One of the solutions they’re trying now is for the state to give development quotas to municipalities, and threaten to break up single family zoning areas if not.

That it’s such a huge issue in 2 separate massive municipalities makes me agree - it’s a problem that needs solutions at a higher level (often by forcing lower levels to do what is necessary)


I agree with that, but it's difficult to say what cities should or shouldn't be able to enact. They do have different requirements to their region, and you wouldn't want e.g. a minimum wage law that might be appropriate for a city to destroy employability in the rest of the state.

It's a complex problem in need of complex solutions. Government's biggest problem is the scale of their actions. They use all the right tools, but at smaller scale/urgency than they should.

Here is the basic toolkit:

— Spend public dollars (budget+bonds) on new affordable housing, aim for 5-10% of annual city budget (now it's 1-2%).

— Create districts with pre-approved building permits (some work on it, but it takes 10+ years to master plan a district)

— Invite non-local developers and give them strong incentives (e.g. joint US-China ventures in real estate)

— Remove risks from permitting process, make it faster, reduce power of local individuals to block/delay major developments

— Raise height limits in certain areas

— Reduce parking requirements. Allow large-scale developments on former parking lots (stadiums, shopping malls)

— Create a new powerful role "Vice Mayor of Affordable Housing", centralize all functions under that person, set ambitious goals, and have the ability to fire that person if the goals are not met


You get other issues, such as NIMBYs not allowing new development in their towns as a form of defecting in a prisoners dilemma, which you often need a larger regional body to make it happen.
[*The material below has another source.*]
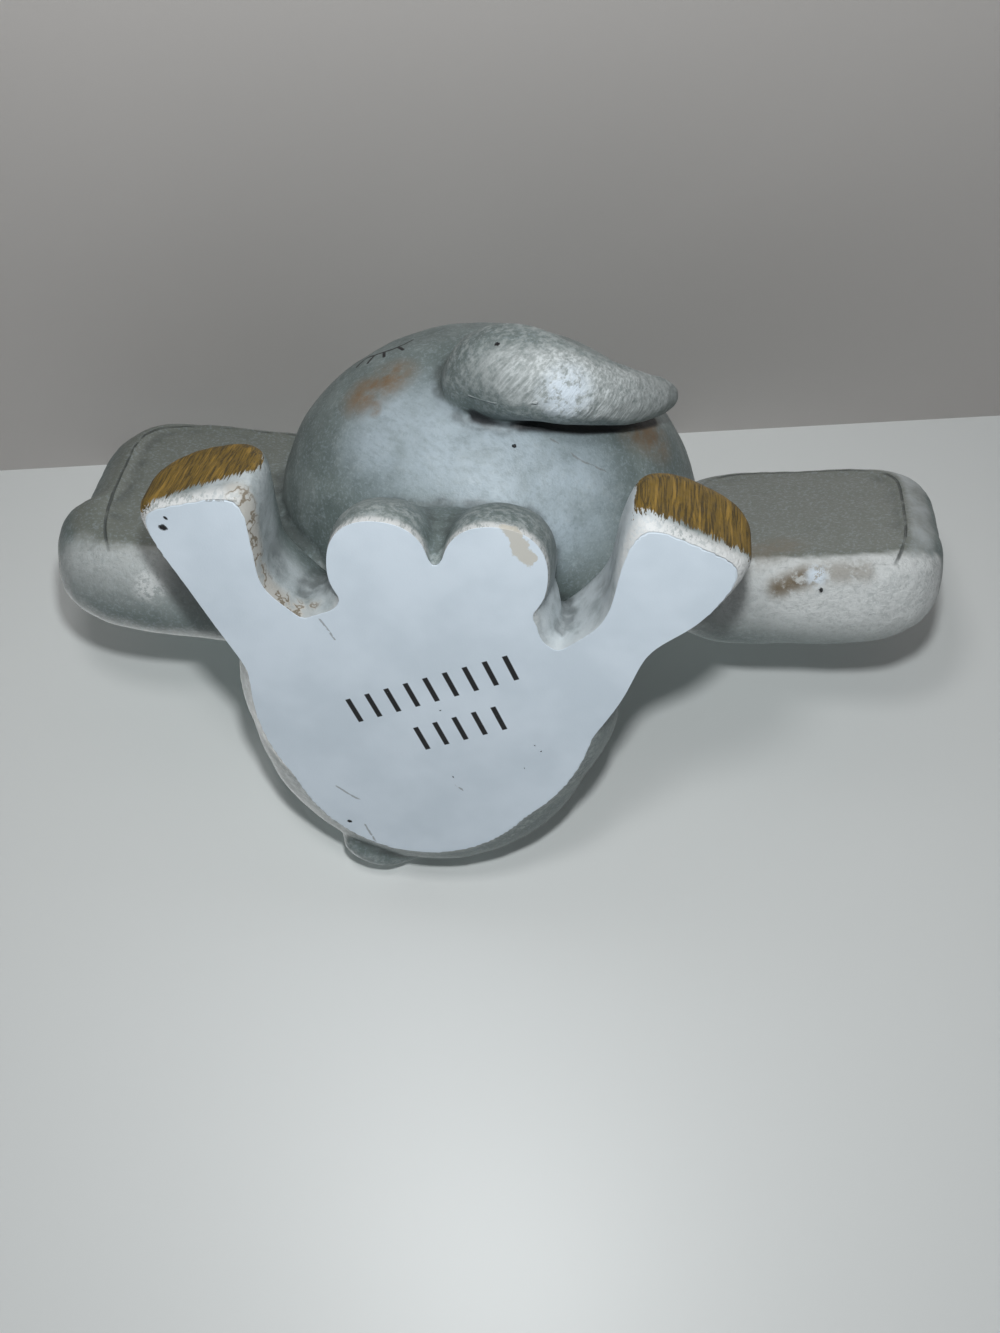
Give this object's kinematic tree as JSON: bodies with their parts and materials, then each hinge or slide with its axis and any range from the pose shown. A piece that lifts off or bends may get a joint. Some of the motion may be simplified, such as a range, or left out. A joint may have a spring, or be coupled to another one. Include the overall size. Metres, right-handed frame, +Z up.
{
  "type": "elephant figurine",
  "caption": "Seated baby elephant figurine: big round head, broad squared ears, upswept trunk, splayed hind feet and small front paws, cast in one solid piece on a flat underside.",
  "frame": {"origin": "middle of the flat underside, on the surface that the figurine stands on", "axes": "+Z up out of the underside, -Y the way the elephant faces, +X towards its left ear"},
  "size_m": [0.1341, 0.0795, 0.0696],
  "materials": {
    "painted_resin": "satin grey-green paint, dry-brushed with white"
  },
  "bodies": {
    "root": {"elephant": "painted_resin"}
  },
  "joints": []
}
Or other issues of too many small governments, such as road networks, or regional transit.


If this is ever to be solved, it has to be on the state level. Individual cities or counties are not going to nobly go against their interests and start building more than they have to.

But a lot of people have gotten very rich off of this, so I don't know if there is any political strength behind this. What happens to the Jerry Brown proposal will be a good indicator.
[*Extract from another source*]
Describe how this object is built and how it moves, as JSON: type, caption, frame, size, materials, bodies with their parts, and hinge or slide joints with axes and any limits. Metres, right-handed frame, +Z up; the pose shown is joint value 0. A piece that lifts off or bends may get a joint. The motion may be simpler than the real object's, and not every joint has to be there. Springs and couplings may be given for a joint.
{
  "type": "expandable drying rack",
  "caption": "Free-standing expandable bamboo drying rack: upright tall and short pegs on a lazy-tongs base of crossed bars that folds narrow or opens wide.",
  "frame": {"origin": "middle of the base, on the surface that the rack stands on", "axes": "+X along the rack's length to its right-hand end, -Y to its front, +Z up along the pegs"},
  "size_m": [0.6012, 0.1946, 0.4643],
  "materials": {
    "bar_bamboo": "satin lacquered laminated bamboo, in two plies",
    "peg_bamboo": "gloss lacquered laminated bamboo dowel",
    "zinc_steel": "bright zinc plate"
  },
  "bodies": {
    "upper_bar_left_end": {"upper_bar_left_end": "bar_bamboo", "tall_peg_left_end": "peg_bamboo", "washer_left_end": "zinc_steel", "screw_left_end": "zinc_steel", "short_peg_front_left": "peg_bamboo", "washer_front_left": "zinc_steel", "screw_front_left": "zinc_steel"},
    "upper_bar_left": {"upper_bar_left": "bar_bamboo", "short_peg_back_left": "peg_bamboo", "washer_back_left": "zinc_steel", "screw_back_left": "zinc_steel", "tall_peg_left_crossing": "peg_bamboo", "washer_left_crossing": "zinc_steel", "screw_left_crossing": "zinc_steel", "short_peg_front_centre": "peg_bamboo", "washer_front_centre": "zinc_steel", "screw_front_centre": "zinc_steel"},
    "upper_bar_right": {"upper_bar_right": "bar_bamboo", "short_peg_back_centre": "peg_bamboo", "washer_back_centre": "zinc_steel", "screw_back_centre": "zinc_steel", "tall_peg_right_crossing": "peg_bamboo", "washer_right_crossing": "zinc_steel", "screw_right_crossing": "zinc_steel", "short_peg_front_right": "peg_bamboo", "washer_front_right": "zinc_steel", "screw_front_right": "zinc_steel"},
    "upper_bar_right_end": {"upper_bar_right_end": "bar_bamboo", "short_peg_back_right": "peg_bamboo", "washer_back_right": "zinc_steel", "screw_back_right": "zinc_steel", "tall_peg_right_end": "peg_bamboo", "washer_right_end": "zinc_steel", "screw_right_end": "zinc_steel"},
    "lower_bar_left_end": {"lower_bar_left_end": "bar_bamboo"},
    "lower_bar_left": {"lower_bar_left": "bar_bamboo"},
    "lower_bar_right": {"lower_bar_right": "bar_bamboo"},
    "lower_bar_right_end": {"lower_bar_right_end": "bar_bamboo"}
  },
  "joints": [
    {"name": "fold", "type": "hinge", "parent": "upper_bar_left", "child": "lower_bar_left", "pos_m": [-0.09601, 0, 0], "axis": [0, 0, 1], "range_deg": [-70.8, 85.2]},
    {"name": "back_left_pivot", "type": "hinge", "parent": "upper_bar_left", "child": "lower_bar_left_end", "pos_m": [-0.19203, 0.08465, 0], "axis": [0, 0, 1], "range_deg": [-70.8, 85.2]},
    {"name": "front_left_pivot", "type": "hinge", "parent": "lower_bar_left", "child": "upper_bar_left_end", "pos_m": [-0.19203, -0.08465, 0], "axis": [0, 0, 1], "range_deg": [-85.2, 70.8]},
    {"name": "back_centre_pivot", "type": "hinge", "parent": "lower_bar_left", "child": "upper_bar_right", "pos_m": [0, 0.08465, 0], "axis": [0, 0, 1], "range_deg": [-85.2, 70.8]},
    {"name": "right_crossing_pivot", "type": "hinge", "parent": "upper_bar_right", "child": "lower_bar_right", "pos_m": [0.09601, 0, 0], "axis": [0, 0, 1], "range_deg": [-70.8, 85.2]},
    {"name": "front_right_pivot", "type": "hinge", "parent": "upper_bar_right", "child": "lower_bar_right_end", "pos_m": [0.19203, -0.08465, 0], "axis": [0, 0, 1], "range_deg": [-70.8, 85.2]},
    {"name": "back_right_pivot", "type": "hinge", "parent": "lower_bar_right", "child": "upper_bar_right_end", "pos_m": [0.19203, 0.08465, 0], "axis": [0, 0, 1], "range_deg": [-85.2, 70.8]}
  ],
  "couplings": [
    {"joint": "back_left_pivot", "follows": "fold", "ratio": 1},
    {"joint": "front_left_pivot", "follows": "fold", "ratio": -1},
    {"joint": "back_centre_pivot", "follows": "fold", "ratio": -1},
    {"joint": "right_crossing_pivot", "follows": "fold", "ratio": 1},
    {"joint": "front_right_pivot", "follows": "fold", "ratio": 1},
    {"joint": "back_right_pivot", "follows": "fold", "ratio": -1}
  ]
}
I don't understand though how the state government will be expected to implement this different than the local government; they both draw from essentially the same voterbase that is hostile toward the upzoning as the majority of the state population resides in those large cities anyway. The only real difference is that you'll also have a population of rural voters observing from the sidelines as they have no investment in the issue of high-density zoning

What they need to do is change regulation, change land use policy and change transportation planning, and city planning. Just building individual houses isn't a solution.

I suggest abandoning centralized government planning through zoning and strengthen nuisance torts - if you want to build a big tower in the neighborhood, pay off the neighbors to like it or else they sue.

It's also not always quite that simple. My city is trying to pass a moratorium on residential building permits because the infrastructure is simply not built out enough to handle all the people moving to town. Yeah, yeah, public transportation, etc... but all of that takes time and money to build.

The 2 lane road leading to my house is already overloaded and a builder is wanting to build another 2000 houses at the end of the road. Instead of waiting and relying on the state to improve the road, maybe we should do a better job at shifting the infrastructure costs to the builder when they put up a new apartment building or neighborhood.


I don't need a solution on hand to recognize a problem. IMO, the issue is not urban development, it's country-wide development. We definitely can't approach that problem by worrying about zoning laws.

Here is an interesting article[1] on the issue that talks about regional inequality, its causes, and possible solutions. Basically, a reintroduction of anti-trust laws would do a lot to turn things around.

[1] https://washingtonmonthly.com/magazine/novdec-2015/bloom-and...


I mean we can fix it. Allow high density, tall buildings in urban centers, discourage centralized working environments and encourage satellite offices throughout the state, remove fees/expedite permit applications for new construction contingent on low/middle income rents, and get people out of fire areas.

Swinging back on this, because I find this stuff interesting.

I don't necessarily disagree with anything you say here. But I'm still not sure it gets at the crux of my question.

If local control of land use systematically creates problems for people that don't have the privilege of living in the jurisdiction in question, maybe it's time to put control of land use or certain aspects of land use in the hands of regional counsels of government (much like Metropolitan Planning Organizations plan for transportation needs at a metro-area level, rather than a city level). I think that lets you start solving not only the problem in question in the article, but all sorts of other problems that you address. (Maybe this could work at the State level too, but I think that's too broad. People in San Jose certainly have some interest in San Francisco land use... but do people in Sacramento? Not much.)

But that's very different from leaving land use in the hands of city governments, then overriding them on individual issues when you don't like what they're doing. Right?

I think part of my thinking on this is shaped from living in NC, and watching the insanity that was HB2 (which you likely heard of, if you're up on the news). Basically, Charlotte raises minimum wage and adds some protections for LGBT folks, state legislatures doesn't like it, and so passes a law preventing local governments from being able to set the minimum wage in their area, or grant rights/protections beyond what's granted by the state. The fallout was absolute insanity for, like, a year.

All of that to say - if you want State government overriding local government rights, you have to be prepared for the day when the State legislature is doing something you don't like, and the local government is doing something you do. Right?

In the end, like I said before, I think this policy is good, but I think there's better ways to go about it. Regional counsels of government having more authority over land use seems like a great start to me. Actually, I'd be interested to know if somebody's proposed that.


The only way to solve the problem is to build more housing, and the only way to do that is to change the zoning laws. A startup cannot do much about that.

The only way to change the zoning laws is to convince the majority of voters that they need to be changed. A nonprofit would have just as much luck doing this as a VC-backed startup.


We really need a regional planning authority for the Bay Area, with the power to override local zoning boards, exercise eminent domain, and with an enormous budget for building mass transit.

Politically, I think the only way to get there is to wait for the Big One. Plate tectonics has become the best hope for urbanism in northern California.